--- START OF Data excerpts ---

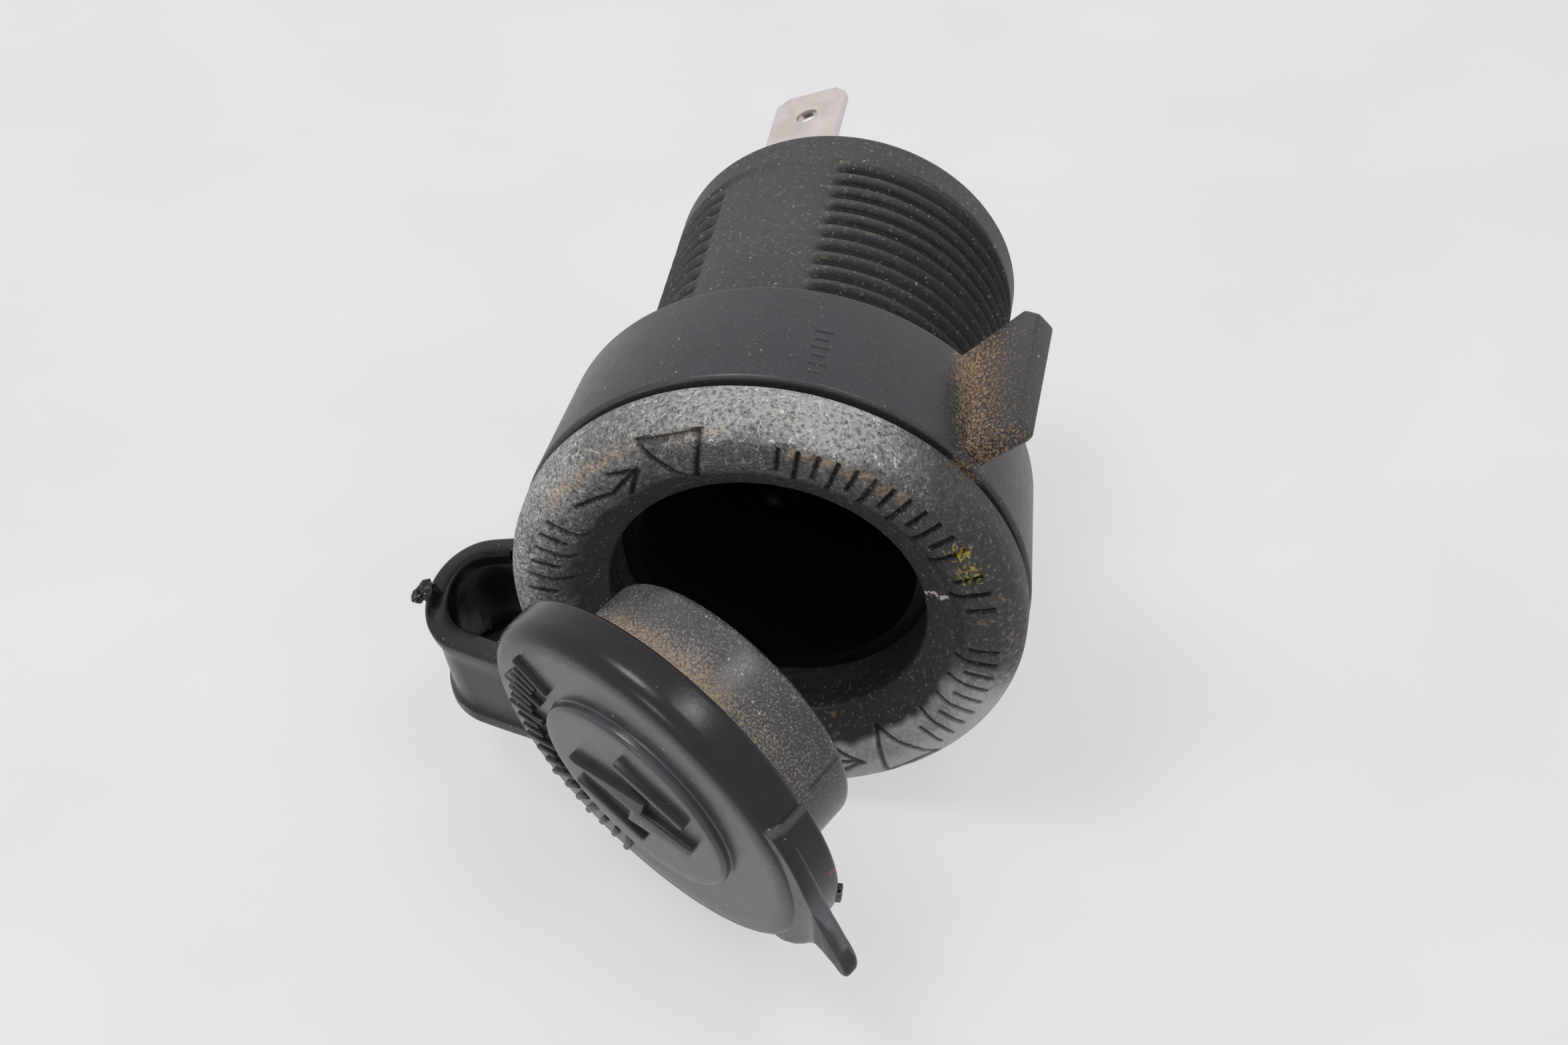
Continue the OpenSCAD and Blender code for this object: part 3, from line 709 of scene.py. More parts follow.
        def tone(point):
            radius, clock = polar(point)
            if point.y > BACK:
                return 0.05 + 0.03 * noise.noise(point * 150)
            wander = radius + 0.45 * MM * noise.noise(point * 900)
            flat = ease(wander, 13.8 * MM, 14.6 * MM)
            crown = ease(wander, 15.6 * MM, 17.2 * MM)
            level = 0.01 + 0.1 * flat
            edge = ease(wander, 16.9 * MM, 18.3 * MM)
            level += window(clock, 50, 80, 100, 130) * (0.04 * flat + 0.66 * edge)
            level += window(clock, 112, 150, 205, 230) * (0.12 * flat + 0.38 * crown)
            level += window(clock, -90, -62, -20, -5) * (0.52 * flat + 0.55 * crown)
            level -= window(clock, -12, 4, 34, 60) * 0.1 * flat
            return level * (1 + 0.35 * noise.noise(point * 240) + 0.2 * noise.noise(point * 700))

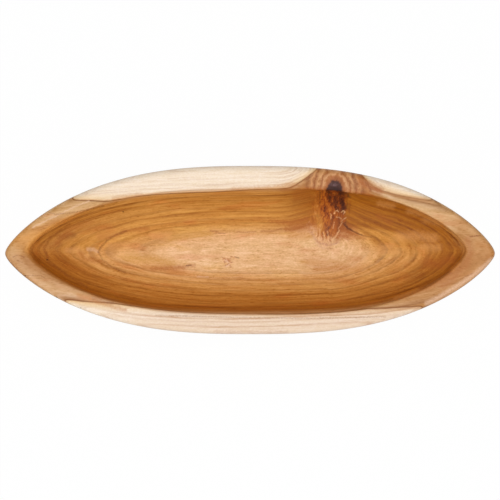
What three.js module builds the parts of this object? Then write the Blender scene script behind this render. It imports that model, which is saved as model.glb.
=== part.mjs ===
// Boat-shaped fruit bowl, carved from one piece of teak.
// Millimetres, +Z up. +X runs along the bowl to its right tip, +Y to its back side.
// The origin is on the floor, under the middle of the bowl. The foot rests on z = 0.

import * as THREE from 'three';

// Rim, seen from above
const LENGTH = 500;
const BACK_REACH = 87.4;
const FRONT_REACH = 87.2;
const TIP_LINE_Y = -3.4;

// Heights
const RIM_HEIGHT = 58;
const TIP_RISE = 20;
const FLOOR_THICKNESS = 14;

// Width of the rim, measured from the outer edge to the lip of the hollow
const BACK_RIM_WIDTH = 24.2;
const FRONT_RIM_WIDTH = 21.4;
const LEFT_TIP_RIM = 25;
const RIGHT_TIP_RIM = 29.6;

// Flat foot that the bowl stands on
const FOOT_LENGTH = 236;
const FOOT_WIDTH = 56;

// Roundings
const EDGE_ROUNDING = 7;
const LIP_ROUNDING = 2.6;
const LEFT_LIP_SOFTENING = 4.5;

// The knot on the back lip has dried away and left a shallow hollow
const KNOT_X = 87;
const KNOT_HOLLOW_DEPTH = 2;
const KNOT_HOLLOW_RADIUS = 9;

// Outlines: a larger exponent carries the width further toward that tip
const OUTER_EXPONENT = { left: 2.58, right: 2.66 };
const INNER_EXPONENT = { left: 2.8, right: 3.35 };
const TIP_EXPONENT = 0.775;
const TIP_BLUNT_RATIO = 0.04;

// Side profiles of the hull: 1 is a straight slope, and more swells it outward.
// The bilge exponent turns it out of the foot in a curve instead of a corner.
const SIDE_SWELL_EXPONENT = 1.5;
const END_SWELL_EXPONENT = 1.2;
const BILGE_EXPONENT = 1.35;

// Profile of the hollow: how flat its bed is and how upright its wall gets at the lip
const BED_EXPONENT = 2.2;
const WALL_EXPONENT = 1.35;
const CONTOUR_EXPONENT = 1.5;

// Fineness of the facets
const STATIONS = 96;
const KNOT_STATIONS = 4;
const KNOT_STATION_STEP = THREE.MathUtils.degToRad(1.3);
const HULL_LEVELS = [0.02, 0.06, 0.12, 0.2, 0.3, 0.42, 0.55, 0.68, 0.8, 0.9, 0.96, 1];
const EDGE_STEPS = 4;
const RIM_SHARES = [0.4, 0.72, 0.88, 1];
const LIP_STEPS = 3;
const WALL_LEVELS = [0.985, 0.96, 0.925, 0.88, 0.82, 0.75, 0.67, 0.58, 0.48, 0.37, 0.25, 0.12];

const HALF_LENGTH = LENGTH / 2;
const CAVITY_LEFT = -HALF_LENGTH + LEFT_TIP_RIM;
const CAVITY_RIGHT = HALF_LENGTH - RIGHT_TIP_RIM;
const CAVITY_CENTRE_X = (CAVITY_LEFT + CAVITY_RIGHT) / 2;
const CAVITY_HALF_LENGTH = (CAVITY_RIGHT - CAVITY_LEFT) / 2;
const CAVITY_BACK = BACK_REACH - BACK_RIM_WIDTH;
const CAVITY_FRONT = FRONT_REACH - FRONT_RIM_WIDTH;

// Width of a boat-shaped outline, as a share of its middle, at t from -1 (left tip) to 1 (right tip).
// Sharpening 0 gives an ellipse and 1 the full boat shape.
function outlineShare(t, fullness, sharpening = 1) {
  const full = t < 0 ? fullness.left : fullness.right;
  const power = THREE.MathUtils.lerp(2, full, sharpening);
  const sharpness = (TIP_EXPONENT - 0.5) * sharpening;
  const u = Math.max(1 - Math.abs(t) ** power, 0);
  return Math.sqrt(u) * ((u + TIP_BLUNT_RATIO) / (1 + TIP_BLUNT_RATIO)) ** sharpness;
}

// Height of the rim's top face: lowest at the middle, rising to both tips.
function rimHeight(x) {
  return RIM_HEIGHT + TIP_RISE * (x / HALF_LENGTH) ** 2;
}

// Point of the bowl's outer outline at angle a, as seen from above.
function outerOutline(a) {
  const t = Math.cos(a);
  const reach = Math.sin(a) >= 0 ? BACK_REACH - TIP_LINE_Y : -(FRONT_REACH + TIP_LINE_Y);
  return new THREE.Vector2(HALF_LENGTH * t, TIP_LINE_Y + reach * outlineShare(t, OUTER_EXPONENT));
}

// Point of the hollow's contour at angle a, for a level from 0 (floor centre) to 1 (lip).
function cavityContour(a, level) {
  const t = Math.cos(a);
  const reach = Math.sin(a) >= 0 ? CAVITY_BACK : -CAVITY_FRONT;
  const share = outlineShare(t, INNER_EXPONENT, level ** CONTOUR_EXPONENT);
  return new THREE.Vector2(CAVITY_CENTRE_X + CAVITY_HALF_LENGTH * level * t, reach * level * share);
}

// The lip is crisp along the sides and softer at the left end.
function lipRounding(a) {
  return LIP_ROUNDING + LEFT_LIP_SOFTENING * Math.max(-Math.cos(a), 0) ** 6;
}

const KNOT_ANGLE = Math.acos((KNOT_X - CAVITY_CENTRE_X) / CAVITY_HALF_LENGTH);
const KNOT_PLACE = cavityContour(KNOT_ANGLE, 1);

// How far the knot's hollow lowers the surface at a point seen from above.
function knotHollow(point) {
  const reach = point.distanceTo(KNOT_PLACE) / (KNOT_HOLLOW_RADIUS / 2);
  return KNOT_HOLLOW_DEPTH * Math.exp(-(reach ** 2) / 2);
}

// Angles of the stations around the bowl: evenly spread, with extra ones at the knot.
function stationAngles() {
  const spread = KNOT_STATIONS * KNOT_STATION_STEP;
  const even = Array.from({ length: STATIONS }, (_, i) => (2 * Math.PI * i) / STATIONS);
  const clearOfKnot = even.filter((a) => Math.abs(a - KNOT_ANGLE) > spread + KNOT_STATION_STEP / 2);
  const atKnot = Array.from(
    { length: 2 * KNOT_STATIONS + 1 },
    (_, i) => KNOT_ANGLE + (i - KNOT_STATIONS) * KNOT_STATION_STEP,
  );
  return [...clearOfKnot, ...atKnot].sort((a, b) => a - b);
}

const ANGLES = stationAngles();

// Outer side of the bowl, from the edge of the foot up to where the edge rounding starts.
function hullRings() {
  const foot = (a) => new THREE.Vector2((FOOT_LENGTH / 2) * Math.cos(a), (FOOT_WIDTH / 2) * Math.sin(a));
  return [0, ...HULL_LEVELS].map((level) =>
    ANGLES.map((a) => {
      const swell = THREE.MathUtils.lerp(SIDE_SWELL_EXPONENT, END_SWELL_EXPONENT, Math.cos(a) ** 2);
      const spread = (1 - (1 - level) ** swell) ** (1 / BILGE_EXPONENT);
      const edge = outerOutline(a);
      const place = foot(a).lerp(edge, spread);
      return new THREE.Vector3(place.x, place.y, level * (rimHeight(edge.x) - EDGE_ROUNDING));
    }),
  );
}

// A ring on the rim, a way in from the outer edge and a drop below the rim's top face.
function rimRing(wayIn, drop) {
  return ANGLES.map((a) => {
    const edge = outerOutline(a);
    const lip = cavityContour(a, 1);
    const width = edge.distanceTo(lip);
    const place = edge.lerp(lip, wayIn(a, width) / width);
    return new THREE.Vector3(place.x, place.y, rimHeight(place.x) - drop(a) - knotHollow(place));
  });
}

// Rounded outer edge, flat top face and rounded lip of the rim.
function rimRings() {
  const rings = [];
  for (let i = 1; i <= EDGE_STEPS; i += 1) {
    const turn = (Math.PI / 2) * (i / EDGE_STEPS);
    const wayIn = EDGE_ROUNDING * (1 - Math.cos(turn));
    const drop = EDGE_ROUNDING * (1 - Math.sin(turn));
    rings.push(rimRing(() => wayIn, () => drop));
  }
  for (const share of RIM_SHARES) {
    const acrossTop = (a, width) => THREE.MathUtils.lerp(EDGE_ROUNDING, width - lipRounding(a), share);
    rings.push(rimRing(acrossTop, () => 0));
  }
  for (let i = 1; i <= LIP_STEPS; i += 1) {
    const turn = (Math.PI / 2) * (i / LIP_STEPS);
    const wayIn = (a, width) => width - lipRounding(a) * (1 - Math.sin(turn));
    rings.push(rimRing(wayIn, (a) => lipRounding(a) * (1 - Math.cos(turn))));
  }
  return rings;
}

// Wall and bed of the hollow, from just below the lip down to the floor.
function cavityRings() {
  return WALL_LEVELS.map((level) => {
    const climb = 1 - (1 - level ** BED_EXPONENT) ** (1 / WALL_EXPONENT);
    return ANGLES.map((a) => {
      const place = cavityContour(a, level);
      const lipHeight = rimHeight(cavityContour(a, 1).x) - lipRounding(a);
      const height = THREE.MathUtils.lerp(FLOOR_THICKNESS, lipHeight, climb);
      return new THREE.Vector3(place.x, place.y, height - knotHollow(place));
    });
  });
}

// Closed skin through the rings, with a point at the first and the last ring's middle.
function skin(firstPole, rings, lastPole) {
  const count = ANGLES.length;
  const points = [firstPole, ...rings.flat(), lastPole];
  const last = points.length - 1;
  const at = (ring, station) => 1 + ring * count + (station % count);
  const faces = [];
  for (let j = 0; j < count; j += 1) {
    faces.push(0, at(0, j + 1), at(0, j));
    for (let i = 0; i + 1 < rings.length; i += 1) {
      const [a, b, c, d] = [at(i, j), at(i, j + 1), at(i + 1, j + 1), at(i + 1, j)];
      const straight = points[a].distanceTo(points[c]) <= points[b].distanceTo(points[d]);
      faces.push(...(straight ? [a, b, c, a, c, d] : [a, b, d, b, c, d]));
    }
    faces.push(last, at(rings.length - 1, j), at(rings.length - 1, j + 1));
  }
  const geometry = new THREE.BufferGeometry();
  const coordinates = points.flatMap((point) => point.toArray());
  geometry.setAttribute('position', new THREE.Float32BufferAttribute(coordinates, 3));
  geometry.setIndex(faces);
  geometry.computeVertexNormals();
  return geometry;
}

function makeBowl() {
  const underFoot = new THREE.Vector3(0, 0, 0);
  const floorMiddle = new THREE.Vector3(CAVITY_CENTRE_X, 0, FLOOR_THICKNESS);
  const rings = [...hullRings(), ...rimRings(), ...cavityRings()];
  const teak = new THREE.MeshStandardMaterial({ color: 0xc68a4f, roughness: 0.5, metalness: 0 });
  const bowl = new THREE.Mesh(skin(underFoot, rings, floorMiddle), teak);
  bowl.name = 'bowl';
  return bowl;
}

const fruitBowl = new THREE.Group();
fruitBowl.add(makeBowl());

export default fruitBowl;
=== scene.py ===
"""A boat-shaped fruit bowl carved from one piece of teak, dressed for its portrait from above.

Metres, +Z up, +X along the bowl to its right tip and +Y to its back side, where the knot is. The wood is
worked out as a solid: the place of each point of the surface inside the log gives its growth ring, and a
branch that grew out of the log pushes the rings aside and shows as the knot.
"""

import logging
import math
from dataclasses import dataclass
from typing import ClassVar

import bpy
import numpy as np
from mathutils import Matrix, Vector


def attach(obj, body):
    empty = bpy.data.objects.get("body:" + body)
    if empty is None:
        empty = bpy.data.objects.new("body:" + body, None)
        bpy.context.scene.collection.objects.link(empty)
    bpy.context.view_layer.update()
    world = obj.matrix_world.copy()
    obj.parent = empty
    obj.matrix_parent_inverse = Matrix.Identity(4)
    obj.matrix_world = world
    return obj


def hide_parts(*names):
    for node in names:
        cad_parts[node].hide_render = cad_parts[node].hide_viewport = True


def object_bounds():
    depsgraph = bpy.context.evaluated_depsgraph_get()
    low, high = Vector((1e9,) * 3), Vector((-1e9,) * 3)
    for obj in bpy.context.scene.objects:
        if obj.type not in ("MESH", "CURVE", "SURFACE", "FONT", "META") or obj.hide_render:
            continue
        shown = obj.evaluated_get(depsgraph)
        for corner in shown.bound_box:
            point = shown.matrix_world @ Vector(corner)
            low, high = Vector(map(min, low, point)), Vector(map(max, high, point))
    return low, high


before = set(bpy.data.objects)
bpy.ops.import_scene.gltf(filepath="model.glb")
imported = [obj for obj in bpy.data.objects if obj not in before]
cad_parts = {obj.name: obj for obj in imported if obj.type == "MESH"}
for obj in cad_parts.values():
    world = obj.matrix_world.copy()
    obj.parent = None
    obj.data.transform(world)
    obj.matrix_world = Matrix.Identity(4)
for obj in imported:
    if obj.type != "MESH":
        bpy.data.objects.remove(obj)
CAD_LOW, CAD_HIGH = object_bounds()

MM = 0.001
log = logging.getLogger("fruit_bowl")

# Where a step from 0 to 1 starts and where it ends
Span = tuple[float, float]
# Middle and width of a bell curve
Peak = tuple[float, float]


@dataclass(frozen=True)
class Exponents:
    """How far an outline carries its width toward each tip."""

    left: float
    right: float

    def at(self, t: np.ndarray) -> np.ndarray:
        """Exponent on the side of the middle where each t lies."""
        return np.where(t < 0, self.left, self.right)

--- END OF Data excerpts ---

- [Set task]
Above are the entries. Quote exactly the lines from the one bearing "faces.push(...(straight ? [a, b, c, a, c, d]" through the one bearing "depsgraph = bpy.context.evaluated_depsgraph_get()".

- [Solution]
      faces.push(...(straight ? [a, b, c, a, c, d] : [a, b, d, b, c, d]));
    }
    faces.push(last, at(rings.length - 1, j), at(rings.length - 1, j + 1));
  }
  const geometry = new THREE.BufferGeometry();
  const coordinates = points.flatMap((point) => point.toArray());
  geometry.setAttribute('position', new THREE.Float32BufferAttribute(coordinates, 3));
  geometry.setIndex(faces);
  geometry.computeVertexNormals();
  return geometry;
}

function makeBowl() {
  const underFoot = new THREE.Vector3(0, 0, 0);
  const floorMiddle = new THREE.Vector3(CAVITY_CENTRE_X, 0, FLOOR_THICKNESS);
  const rings = [...hullRings(), ...rimRings(), ...cavityRings()];
  const teak = new THREE.MeshStandardMaterial({ color: 0xc68a4f, roughness: 0.5, metalness: 0 });
  const bowl = new THREE.Mesh(skin(underFoot, rings, floorMiddle), teak);
  bowl.name = 'bowl';
  return bowl;
}

const fruitBowl = new THREE.Group();
fruitBowl.add(makeBowl());

export default fruitBowl;
=== scene.py ===
"""A boat-shaped fruit bowl carved from one piece of teak, dressed for its portrait from above.

Metres, +Z up, +X along the bowl to its right tip and +Y to its back side, where the knot is. The wood is
worked out as a solid: the place of each point of the surface inside the log gives its growth ring, and a
branch that grew out of the log pushes the rings aside and shows as the knot.
"""

import logging
import math
from dataclasses import dataclass
from typing import ClassVar

import bpy
import numpy as np
from mathutils import Matrix, Vector


def attach(obj, body):
    empty = bpy.data.objects.get("body:" + body)
    if empty is None:
        empty = bpy.data.objects.new("body:" + body, None)
        bpy.context.scene.collection.objects.link(empty)
    bpy.context.view_layer.update()
    world = obj.matrix_world.copy()
    obj.parent = empty
    obj.matrix_parent_inverse = Matrix.Identity(4)
    obj.matrix_world = world
    return obj


def hide_parts(*names):
    for node in names:
        cad_parts[node].hide_render = cad_parts[node].hide_viewport = True


def object_bounds():
    depsgraph = bpy.context.evaluated_depsgraph_get()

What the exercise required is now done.